The study follows a 2009 paper that found a head-bobbing Snowball possessed an advanced musical beat perception compared to other animals that synchronize rhythms for mating purposes, like frogs or crickets.
Researchers weren’t able to rule out then whether Snowball had imitated the movements of his human owners or if he could adjust his head-bops to different tempos. Toe-tapping and head-banging are characteristic of parrot mating rituals, so it was difficult to draw any conclusions about the cognitive implications, study author Aniruddh Patel told CNN.
But shortly after that study concluded, Snowball’s owner (and co-author of the more recent paper) Irena Schulz contacted Patel after her bird had begun to explore new moves he’s devised himself in response to music.
Snowball headbanged to the beat on his own
To test whether Snowball could incorporate a variety of body parts when music played, a trait only humans had ever exhibited, the team filmed him as he boogied to two seminal ’80s standards with different tempos: “Another One Bites the Dust” and “Girls Just Wanna Have Fun,” each played three times.
Schulz watched from the same room and gave scattered verbal encouragement but refrained from moving herself.
Researchers mapped the more than 20 minutes of movement frame by frame and noted 14 distinct dances and two combinations, all performed to the beat of either song. Among the most frequent were the “downward” move, the team’s term for his signature head bob, the “headbang with lifted foot” and his take on “voguing,” in which Snowball rapidly waved his head side-to-side with one claw in the air.
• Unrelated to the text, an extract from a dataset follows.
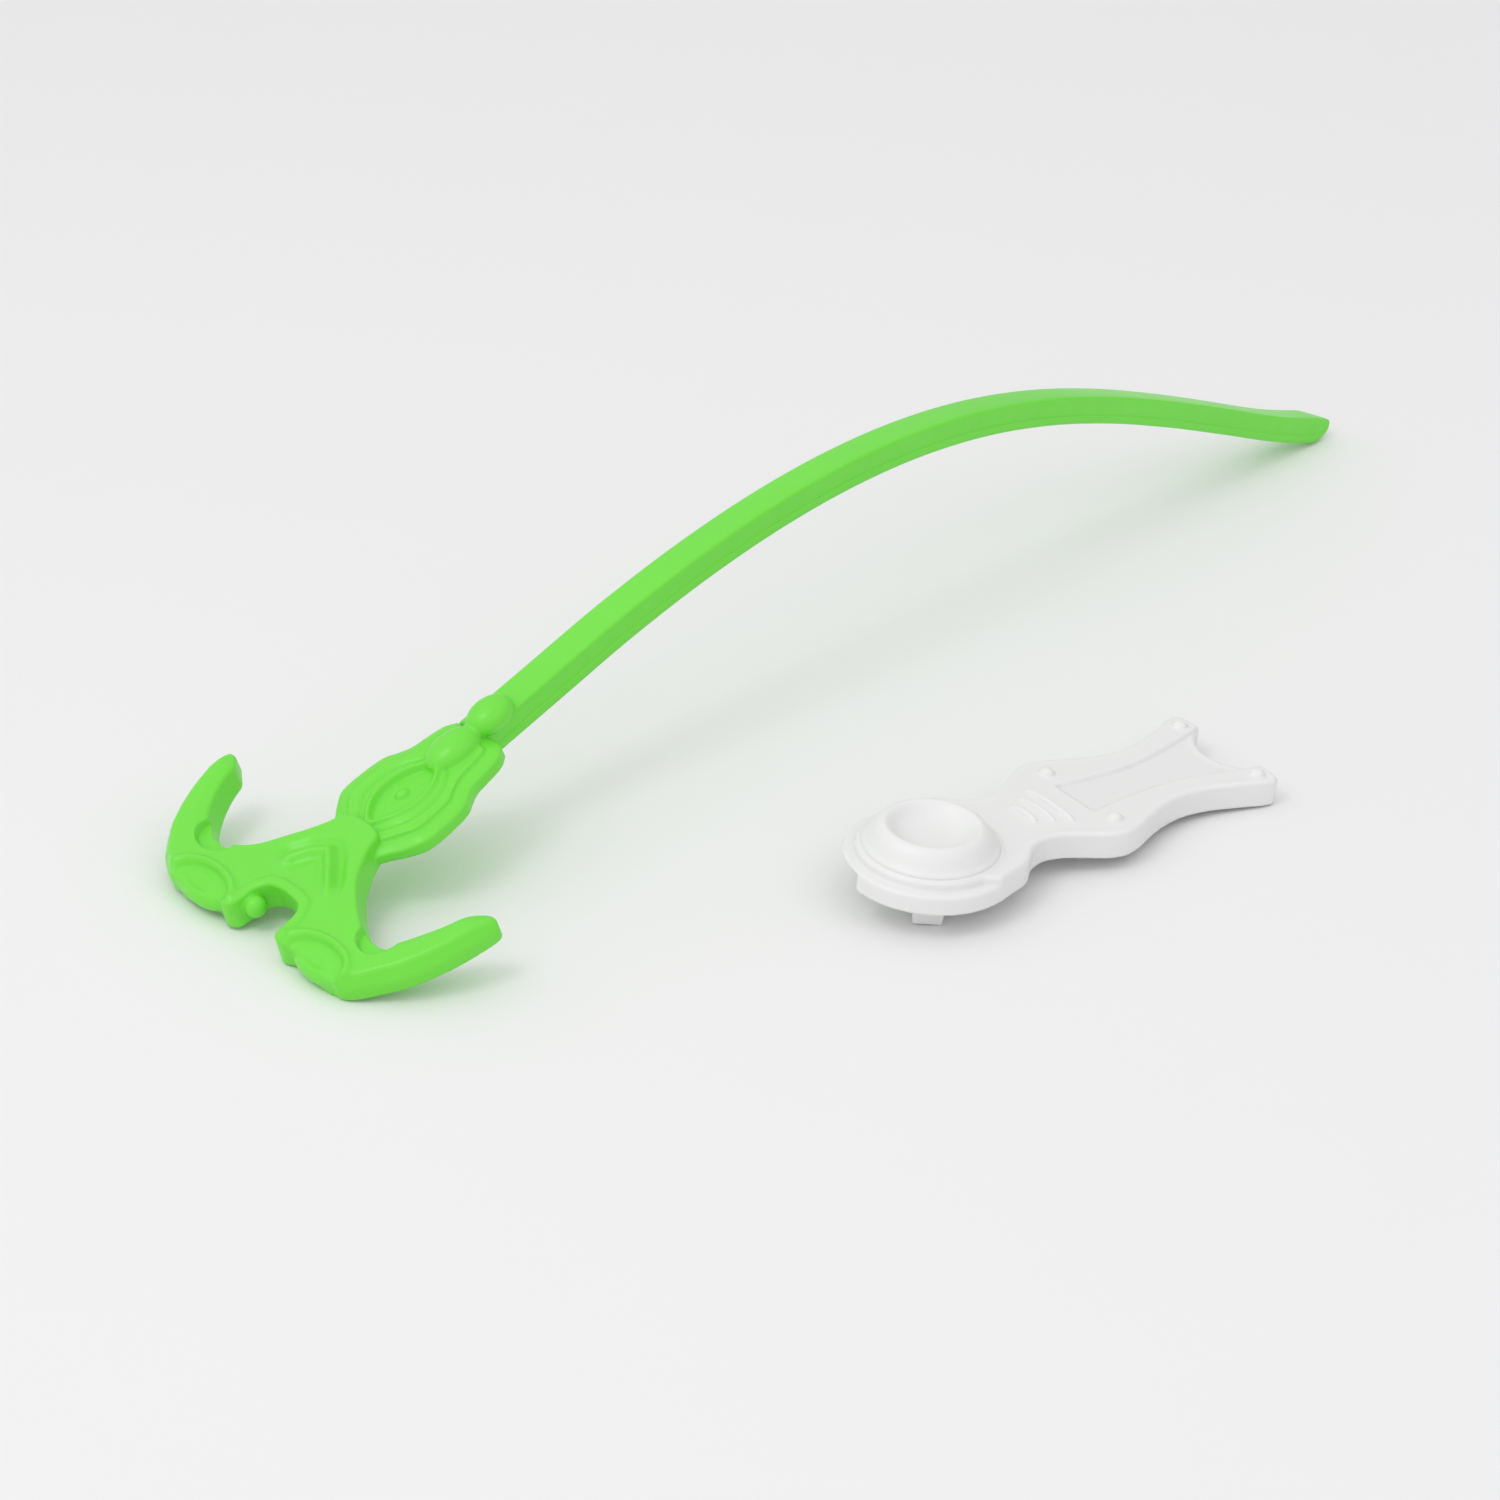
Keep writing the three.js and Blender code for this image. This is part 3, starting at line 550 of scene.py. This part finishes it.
def shell_field(x, y, z):
    r = np.hypot(x, y)
    side = np.abs(y)
    edge = polygon(x, y, handle)
    body = shell_outside(x, y, z, r, side, edge)

    # the cap's seat is a little smaller than the cap, so no gap shows round it
    seat = np.maximum(r - CAP_R + 0.35, CASE_T - CAP_RECESS - z)
    boss_hole = r - BOSS_R - GAP
    under_roof = z - CASE_T + ROOF
    inside = np.minimum(r - DISC_CAVITY_R, np.maximum(edge + WALL, 4 - x))
    hollow = np.maximum(inside, under_roof)
    u, v = turned(x, y, CHANNEL_TURN)
    # the channel's outer wall stops short of both its ends
    outer = v - CHANNEL_OUT - 4 * step(np.abs(u), 5.0, 5.8)
    channel = np.maximum(np.abs(u) - 25, z - CHANNEL_TOP)
    channel = np.maximum(channel, np.maximum(CHANNEL_IN - v, outer))
    body = np.maximum(body, -seat)
    body = np.maximum(body, -boss_hole)
    body = soft_max(body, -hollow, 0.2)
    body = soft_max(body, -channel, 0.25)
    for at, off in STUDS:
        away = np.hypot(x - at, side - off)
        post = np.maximum(np.maximum(away - 2.4, 2.6 - z), under_roof - 0.2)
        body = np.minimum(body, post)
        body = np.maximum(body, -np.maximum(away - SCREW_BORE, z - 5.0))
    return body


def hub_field(x, y, z):
    r = np.hypot(x, y)
    u, v = turned(x, y, HUB_TURN)
    body = slab(r - HUB_R, z, HUB_BOTTOM, HUB_TOP, 0.3, 0.3)
    bar = rounded(np.abs(u) - PRONG_R, np.abs(v) - PRONG_W / 2, 0.5)
    bar = slab(bar, z, HUB_BOTTOM, BAR_TOP, 0.25, 0.3)
    away = np.abs(np.abs(u) - (PRONG_R - PRONG_T / 2))
    slim = 0.06 - 0.03 * (z - PRONG_BOTTOM)
    prong = rounded(away - PRONG_T / 2 + slim, np.abs(v) - PRONG_W / 2 + slim, 0.5)
    prong = slab(prong, z, PRONG_BOTTOM, BAR_TOP - 0.2, 0.2, 0.35)
    body = soft_min(soft_min(body, bar, 0.2), prong, 0.2)
    body = np.maximum(body, -(r - HUB_BORE))
    return np.maximum(body, -np.maximum(r - HUB_SINK, z + 2.1))


def lathe(profile, segments):
    """A closed turned solid from a profile that starts and ends on the axis."""
    verts = [(0, 0, profile[0][1])]
    rows = profile[1:-1]
    turns = [2 * math.pi * i / segments for i in range(segments)]
    for r, z in rows:
        verts += [(r * math.cos(t), r * math.sin(t), z) for t in turns]
    verts.append((0, 0, profile[-1][1]))
    last = len(verts) - 1
    faces = []
    for i in range(segments):
        k = (i + 1) % segments
        faces.append((0, 1 + i, 1 + k))
        for j in range(len(rows) - 1):
            a = 1 + j * segments
            faces.append((a + i, a + segments + i, a + segments + k, a + k))
        a = 1 + (len(rows) - 1) * segments
        faces.append((last, a + k, a + i))
    return np.array(verts, float), faces


def cap_profile():
    """From the middle of the dished top, round the foot, to the boss and its bore below."""
    foot = CASE_T - CAP_RECESS + GAP
    skin = [(float(r), float(z)) for r, z in catmull(CAP, 44)]
    return [
        *skin[:-1], (13.35, 6.28), (13.46, 6.2), (CAP_R, 6.05), (CAP_R, foot + 0.1),
        (CAP_R - 0.1, foot), (BOSS_R + 0.02, foot), (BOSS_R, foot - 0.05),
        (BOSS_R, BOSS_BOTTOM + 0.15), (BOSS_R - 0.15, BOSS_BOTTOM),
        (BOSS_BORE + 0.1, BOSS_BOTTOM), (BOSS_BORE, BOSS_BOTTOM + 0.1),
        (BOSS_BORE, foot - 0.05), (BOSS_BORE - 0.05, foot), (0, foot)]


LAUNCHER_MATRIX = launcher_placement()
SHELL_CELL = 0.4
HUB_CELL = 0.3
shell_mesh = surface_nets(shell_field, (-18.4, -18.4, -1.2), (81, 18.4, 7.6), SHELL_CELL)
shell = make("upper_shell_looks", *shell_mesh, LAUNCHER_MATRIX)
hub_mesh = surface_nets(hub_field, (-12.4, -12.4, -6.2), (12.4, 12.4, -0.5), HUB_CELL)
hub = make("prong_hub_looks", *hub_mesh, LAUNCHER_MATRIX)
cap = make("top_cap_looks", *lathe(cap_profile(), 128), LAUNCHER_MATRIX)


# ---- finishes -----------------------------------------------------------------------------------
CLOUDS, GLOSS_PATCHES, GRAIN = (38, 3), (160, 4), (900, 2)  # noise scale and detail
GRAIN_DEPTH, SCATTER_DEPTH = 0.0002, 0.002  # in m
PLASTIC_IOR = 1.48


def finish_of(name, light, dark, rough, grain, scatter=0.0, metal=0.0, tint=None,
              stretch=(1, 1, 1)):
    """A moulded or plated surface: two shades in soft clouds, uneven gloss and a fine grain."""
    m = bpy.data.materials.new(name)
    m.use_nodes = True
    tree = m.node_tree
    tree.nodes.clear()
    out = tree.nodes.new("ShaderNodeOutputMaterial")
    bsdf = tree.nodes.new("ShaderNodeBsdfPrincipled")
    tree.links.new(bsdf.outputs[0], out.inputs[0])
    coord = tree.nodes.new("ShaderNodeTexCoord")
    scale = tree.nodes.new("ShaderNodeMapping")
    scale.inputs["Scale"].default_value = stretch
    tree.links.new(coord.outputs["Object"], scale.inputs["Vector"])

    def noise(size, detail):
        n = tree.nodes.new("ShaderNodeTexNoise")
        n.inputs["Scale"].default_value = size
        n.inputs["Detail"].default_value = detail
        tree.links.new(scale.outputs["Vector"], n.inputs["Vector"])
        return n.outputs["Fac"]

    mix = tree.nodes.new("ShaderNodeMix")
    mix.data_type = "RGBA"
    mix.inputs["A"].default_value = (*dark, 1)
    mix.inputs["B"].default_value = (*light, 1)
    tree.links.new(noise(*CLOUDS), mix.inputs["Factor"])
    tree.links.new(mix.outputs["Result"], bsdf.inputs["Base Color"])
    gloss = tree.nodes.new("ShaderNodeMapRange")
    gloss.inputs["To Min"].default_value = rough[0]
    gloss.inputs["To Max"].default_value = rough[1]
    tree.links.new(noise(*GLOSS_PATCHES), gloss.inputs["Value"])
    tree.links.new(gloss.outputs["Result"], bsdf.inputs["Roughness"])
    bump = tree.nodes.new("ShaderNodeBump")
    bump.inputs["Strength"].default_value = grain
    bump.inputs["Distance"].default_value = GRAIN_DEPTH
    tree.links.new(noise(*GRAIN), bump.inputs["Height"])
    tree.links.new(bump.outputs["Normal"], bsdf.inputs["Normal"])
    bsdf.inputs["Metallic"].default_value = metal
    bsdf.inputs["IOR"].default_value = PLASTIC_IOR
    if scatter:
        bsdf.inputs["Subsurface Weight"].default_value = scatter
        bsdf.inputs["Subsurface Radius"].default_value = tint
        bsdf.inputs["Subsurface Scale"].default_value = SCATTER_DEPTH
    return m


green = finish_of(
    "green_plastic", light=(0.175, 0.770, 0.053), dark=(0.154, 0.718, 0.043),
    rough=(0.27, 0.37), grain=0.05, scatter=0.08, tint=(0.35, 1.0, 0.15))
white = finish_of(
    "white_plastic", light=(0.835, 0.835, 0.833), dark=(0.81, 0.81, 0.807),
    rough=(0.32, 0.44), grain=0.05, scatter=0.08, tint=(1.0, 1.0, 1.0))
nylon = finish_of(
    "gear_nylon", light=(0.84, 0.84, 0.80), dark=(0.78, 0.78, 0.74), rough=(0.5, 0.6), grain=0.1)
steel = finish_of(
    "screw_steel", light=(0.66, 0.66, 0.67), dark=(0.5, 0.5, 0.52), rough=(0.28, 0.42),
    grain=0.15, metal=1.0, stretch=(1, 1, 4))


def dress(o, material):
    """Give the object the one material on all its faces."""
    o.data.materials.clear()
    o.data.materials.append(material)
    for face in o.data.polygons:
        face.material_index = 0


for piece, material, body, node, slot in (
        (grip, green, "ripcord", "ripcord_grip", "green_plastic"),
        (strip, green, "ripcord", "ripcord_strip", "green_plastic"),
        (shell, white, "launcher_case", "upper_shell", "white_plastic"),
        (cap, white, "launcher_case", "top_cap", "white_plastic"),
        (hub, white, "drive", "prong_hub", "white_plastic")):
    dress(piece, material)
    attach(piece, body)
    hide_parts(node)

CARRIED_OVER = {
    "lower_shell": white, "drive_gear": nylon, "hub_washer": steel, "hub_screw": steel,
    "case_screw_1": steel, "case_screw_2": steel, "case_screw_3": steel, "case_screw_4": steel}
for node, material in CARRIED_OVER.items():
    dress(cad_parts[node], material)


# ---- floor, camera and light, in m --------------------------------------------------------------
FLOOR_HALF = 6.0
CAMERA_AT, CAMERA_TARGET, LENS = (-0.54395, -0.4710, 0.38785), (-0.04351, 0.01801, 0.0), 93.12
LAMPS = (  # name, place, target, size, power in W
    ("left", (-0.56, 0.06, 0.86), (0.0, 0.01, 0.0), 0.34, 1.2),
    ("front", (0.05, -0.75, 0.85), (0.0, 0.0, 0.0), 0.5, 0.45))
SKY_AT_HORIZON, SKY_OVERHEAD = 0.63, 1.02
SKY_LEFT, SKY_RIGHT = 1.28, 0.72  # how the sky's level changes from -X to +X


def aim(o, at, target):
    o.location = Vector(at)
    o.rotation_euler = (Vector(target) - Vector(at)).to_track_quat("-Z", "Y").to_euler()


def add(name, data):
    o = bpy.data.objects.new(name, data)
    bpy.context.scene.collection.objects.link(o)
    return o


def level_of(tree, value, low, high):
    """A node that maps the value onto low to high."""
    level = tree.nodes.new("ShaderNodeMapRange")
    level.inputs["To Min"].default_value = low
    level.inputs["To Max"].default_value = high
    tree.links.new(value, level.inputs["Value"])
    return level


def build_sky():
    """A soft white surround, brightest overhead and brighter on the left than on the right."""
    world = bpy.data.worlds.new("world")
    bpy.context.scene.world = world
    world.use_nodes = True
    tree = world.node_tree
    sky = tree.nodes["Background"]
    sky.inputs["Strength"].default_value = 1.0
    direction = tree.nodes.new("ShaderNodeTexCoord")
    parts = tree.nodes.new("ShaderNodeSeparateXYZ")
    tree.links.new(direction.outputs["Generated"], parts.inputs["Vector"])
    upward = level_of(tree, parts.outputs["Z"], SKY_AT_HORIZON, SKY_OVERHEAD)
    across = level_of(tree, parts.outputs["X"], SKY_LEFT, SKY_RIGHT)
    across.inputs["From Min"].default_value = -1.0
    both = tree.nodes.new("ShaderNodeMath")
    both.operation = "MULTIPLY"
    tree.links.new(upward.outputs["Result"], both.inputs[0])
    tree.links.new(across.outputs["Result"], both.inputs[1])
    tree.links.new(both.outputs[0], sky.inputs["Color"])


mesh = bpy.data.meshes.new("floor")
corners = [(x * FLOOR_HALF, y * FLOOR_HALF, 0) for x, y in ((-1, -1), (1, -1), (1, 1), (-1, 1))]
mesh.from_pydata(corners, [], [(0, 1, 2, 3)])
floor = add("floor", mesh)
dress(floor, finish_of(
    "pale_floor", light=(0.86, 0.86, 0.86), dark=(0.855, 0.855, 0.855), rough=(0.6, 0.7),
    grain=0.0))

camera = add("camera", bpy.data.cameras.new("camera"))
bpy.context.scene.camera = camera
bpy.context.scene.view_settings.view_transform = "Standard"
camera.data.sensor_width = 36
camera.data.lens = LENS
aim(camera, CAMERA_AT, CAMERA_TARGET)

for name, at, target, size, power in LAMPS:
    lamp = bpy.data.lights.new(name, "AREA")
    lamp.shape = "SQUARE"
    lamp.size = size
    lamp.energy = power
    aim(add(name, lamp), at, target)

build_sky()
His dance moves prove parrots’ cognitive complexity, researchers say
Researchers aren’t sure just how Snowball learned to master a breadth of movements, but they suggest birds in the avian order shares five traits with humans that facilitate their tendency to dance, including the ability to imitate movement and a tendency to form long-term social bonds.
Snowball’s choreography suggests that spontaneously breaking into dance to the beat of a song isn’t uniquely human, but it is surprising that birds possess the cognitive complexity to dance instead of closer animal relatives like primates, Patel said.
“Parrots are unusual because these complexities are coming together in their brains,” he said. “When these capacities come together, it leads to the impulse to dance.”
Parrots are known imitators who’ve been captured on film swaying and bobbing to music in the past. But to perform a dance learned from humans, they’d have to map the movement within their own motor system, a sophisticated feat of neural processing.
The diversity of movement could also mean the birds are capable of creativity unique from other living things and even other birds: While most animal creativity derives from a need to obtain an immediate physical benefit, like food or a mate, Snowball danced to interact with his “surrogate flock” of human caregivers and reinforce social bonds, researchers said.
Snowball is the first bird to be studied in this way, so it’s difficult to conclude whether the findings extend to other parrot species. But it’s a start to unlocking more about the evolution of musicality in humans, Patel said.